The first two global bleaching events were observed as the result of a chain of warming events caused by El Niño cycles and increased ocean temperatures due to climate change. This year’s widespread bleaching shows the same characteristics – warmer-than-usual water temperatures combined with what could potentially be the strongest El Niño ever recorded.
Coral bleaching in the Pacific Ocean began in mid-2014 and has not stopped since, moving around as warm conditions have enveloped different regions. Ongoing research from NOAA and The University of Queensland scientists, in collaboration with Reef Check volunteers, has found significant impacts on coral reefs in the Hawaiian Islands and Florida Keys.
At the same time, moderate impacts have also been documented across the northern Caribbean region – South East Florida, Cuba, Turks and Caicos, and Dominican Republic. This widespread bleaching event is occurring across multiple coral species at each affected reef. Thermal stress and bleaching are also triggering a greater incidence of coral diseases, which can be equally fatal for coral reef communities.
Similar to past global coral bleaching events, this year’s phenomenon is greatly intensified by climate change and, with forecasts of the El Niño remaining strong until early 2016, the worst may be yet to come.
Activating the “Rapid Response” Team
During the previous global coral bleaching event of 1998, the world simply didn’t have the technology, understanding or teams in place to reveal and record such events properly. However recent advancements in bleaching prediction and near-real-time satellite monitoring by NOAA has allowed the XL Catlin Seaview Survey and its University of Queensland partner to deploy a rapid response team to capture images of coral bleaching as it happened.

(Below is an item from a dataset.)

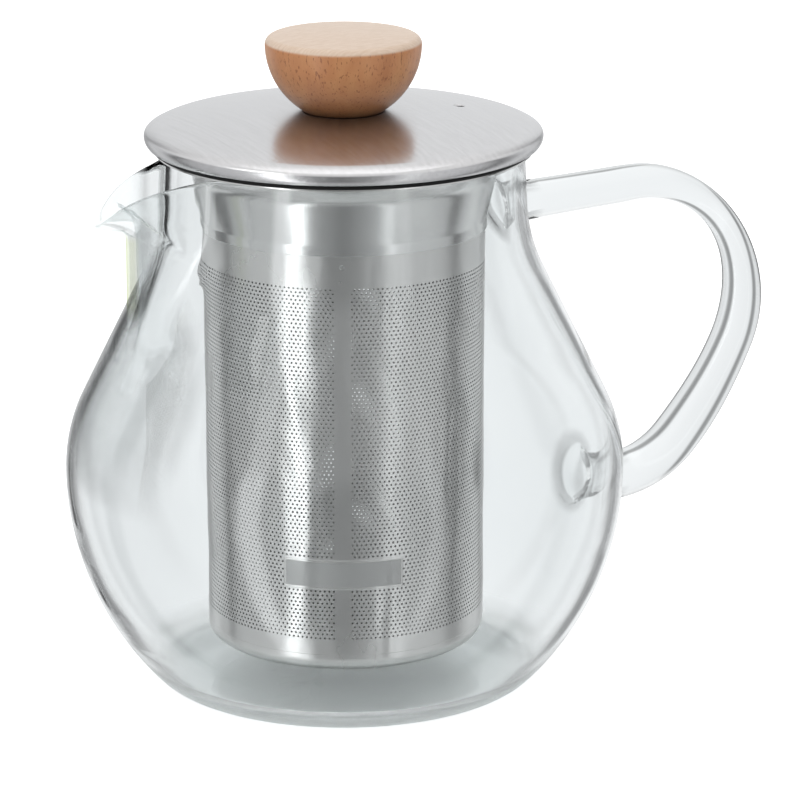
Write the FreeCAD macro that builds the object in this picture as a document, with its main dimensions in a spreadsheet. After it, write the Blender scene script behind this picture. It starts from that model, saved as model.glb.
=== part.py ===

By documenting the various stages of the bleaching process, XL Catlin Seaview Survey scientists from The University of Queensland are gathering in-depth insight into the marginal and cumulative impacts of this event and building on more than 20 years of data in published studies collected from bleaching episodes worldwide.
Primed for immediate deployment to locations where major coral bleaching is taking place, XL Catlin Seaview Survey’s Rapid Response team uses their advanced SVII camera and other technologies to gather visual and quantitative data of bleaching. The revolutionary camera system is attached to an underwater scooter that takes about 1,000 high-resolution 360-degree underwater images across distances of up to 2 kilometers (1.2 miles) in a single dive – increasing the team’s data-gathering efficiency 30-fold compared to previous methods. These images are added to the XL Catlin Global Reef Record, an online research tool that allows scientists and resource managers to better analyze and monitor changes in the global reef ecosystems on a local, regional, and global level. The data collected will also help scientific research teams advance their understanding of coral recovery and support future restoration efforts.
The rapid response reef survey work is extended by Reef Check. Thanks to its global network of trained teams of volunteer citizen scientists, Reef Check plays a key role in assessing the health of the coral reefs across affected coral regions.